West Point - the nation's oldest military academy -has yet to comment on the proposed changes, which were leveled on Monday

West Point – the nation’s oldest military academy -has yet to comment on the proposed changes, which were leveled on Monday

Another display depicting Lee and three other Confederate soldiers was flagged for modification.

‘Lee’s armies were responsible for the deaths of more United States Soldiers than practically any other enemy in our nation’s history,’ the commission wrote in the report, referring to the 360,222 Union soldiers who died in the four-year conflict.

But when the subject of the Ku Klux Klan came up – a group responsible for the lynching of thousands of African-Americans and other minorities since its formation immediately after the Civil War – the commission was much less forward, asking the DOD to create the rules for dealing with such assets.

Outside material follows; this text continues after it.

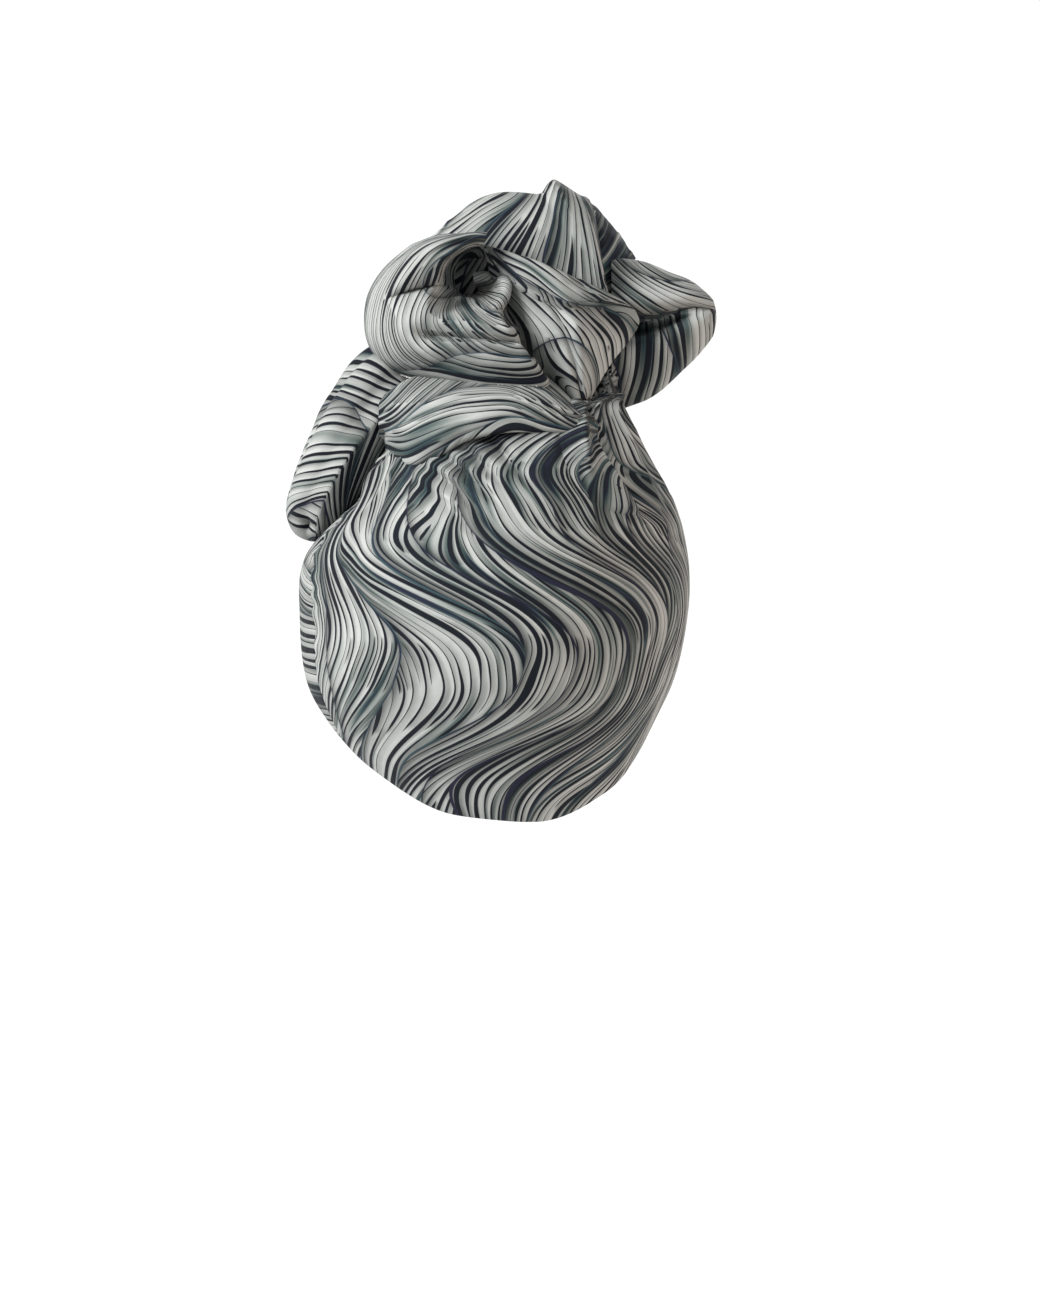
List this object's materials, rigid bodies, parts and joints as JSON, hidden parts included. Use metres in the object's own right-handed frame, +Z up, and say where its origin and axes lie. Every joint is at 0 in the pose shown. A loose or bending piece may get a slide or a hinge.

‘This marker falls outside the remit of the Commission; however, there are clearly ties in the KKK to the Confederacy,’ the commission wrote.   

The suggestions for both schools, they added, would cost taxpayers roughly $425,000.

The brazen demands come as part of a broader effort by the commission to nix the names of Southerners who fought against the US during the Civil War, ranging from the country’s many military bases, schools, and other DOD assets.

Final recommendations from the commission, including cost estimates for the proposed, costly tweaks, are due to the House and Senate Armed Services Committees by the first of October.

Before they are signed off on, however, Defense Secretary Lloyd Austin and Congress need to sign off on them before they can take effect.

Prior to the October deadline, the eight-member panel is poised to release a third report of its final findings concerning the renaming of further DOD assets that did not make it into the agency’s first two reports.

Its first report, published in May, pushed for the renaming of nine Army bases that pay homage to various Confederate generals. The move would cost an estimated $21 million, according to the commission.